Caltabellotta – The two roads leading to Caltabellotta offer nice views over the surrounding valley. The road passing by Sant’Anna is particularly panoramic. Caltabellotta stands at an altitude of about 900m. Its Arab name, Kalat-al-Ballut (Oaks’ Rock) evokes the look of the village that is perched atop a rock. Its dominant position contributed to protect it from the attacks of enemies throughout the centuries. In 1302, Caltabellotta witnessed a decisive event for the history of Sicily: the Anjous surrendered to the Aragoneses putting an end to the Vespers War, lasted for twenty years. On the peak rise the chapel and the hermitage of San Pellegrino and the ruins of a Norman Castle, at the foot of which are the old Mother Church, in an Arabian-Norman style, and the Church of the Saviour, with a beautiful late-Gothic portal.

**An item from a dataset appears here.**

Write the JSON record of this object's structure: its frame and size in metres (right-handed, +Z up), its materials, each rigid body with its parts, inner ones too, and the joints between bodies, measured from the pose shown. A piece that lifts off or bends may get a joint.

Go back to the crossroad (about 13km away) and take right. Take the S 624 and continue in direction of Sambuca (29km away).

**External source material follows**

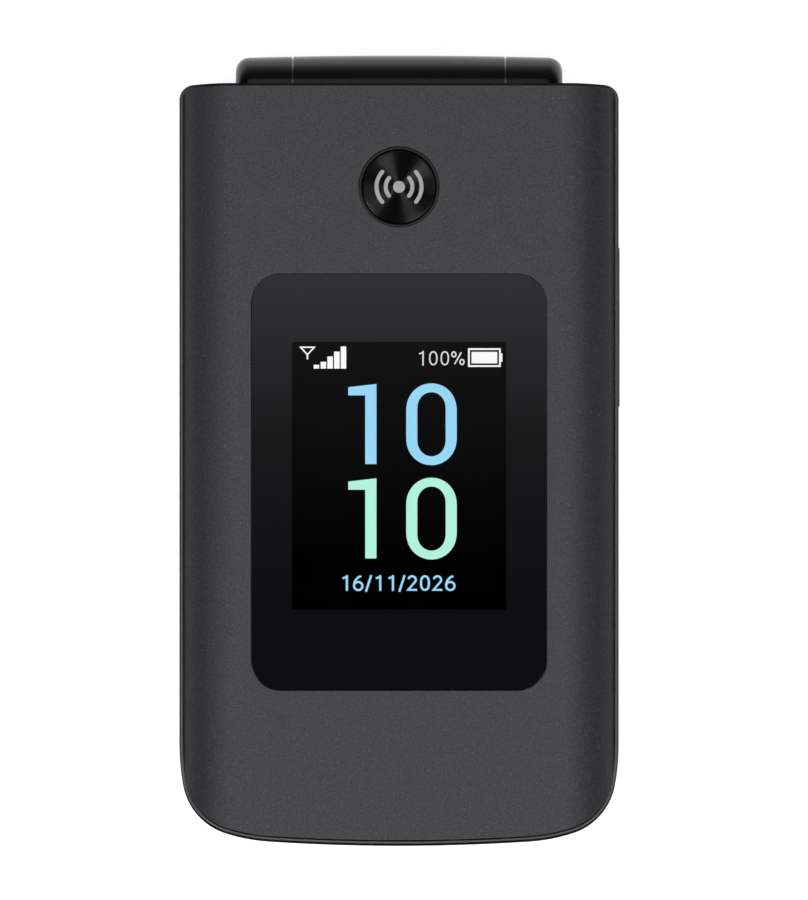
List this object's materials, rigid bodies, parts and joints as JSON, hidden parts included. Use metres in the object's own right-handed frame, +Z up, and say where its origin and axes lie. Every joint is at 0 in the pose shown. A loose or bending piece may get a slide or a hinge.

Sambuca di Sicilia – Many notable palazzi run the lenght of its central Corso Umberto I street. At the end of it a stairway gives access to a panoramic balcony. Behind it stands the Mother Church, currently under restoration.
From Sambuca follow signs to the Scavi di Monte Adranone (7 km away).
The Adranone Mount Excavations – Here was a Greek settlement going back to the 6th century BC grown on an earlier indigenous one. The site has a dominant position overlooking a fine landscape. It is naturally defended on one side and reinforced by strong defensive walls on the other two. The settlement, loosely identified as the ancient Adranon, documented by historian Diodorus Siculus, was likely ravaged in 250 BC during the First Punic War.
Tour – Outside the city walls was the necropolis, with subterranean tombs among which outstanding is that known as Tomba della Regina, lined with square-cut blocks of tufa. Nearby is the Porta Sud (Southern Gateway) flanked by towers. A building nestling within was identified as a farmstead. Up, in the acropolis, stand a big building with a rectangular plan, probably intended for public use, and, a little further on, a complex comprised of storehouses, shops and houses. On top, the acropolis overlooks the entire valley where are the city of Sambuca and the Arancio lake. The most significant building is the Punic Temple, flanked, on its right side, by a large cistern.
Make your way back down to Sambuca and return to Sciacca through the S 115.
The island that came and went – July 1831: anyone looking out to sea is unlikely to imagine what is about to happen. A great land quickly emerges from the water, featuring a volcanic outcrop that gently settled back into a truncated cone, giving life to many diverse theories. The island was christened Ferdinandea, in King of Sicily’s honour. After a mere five months it disappeared.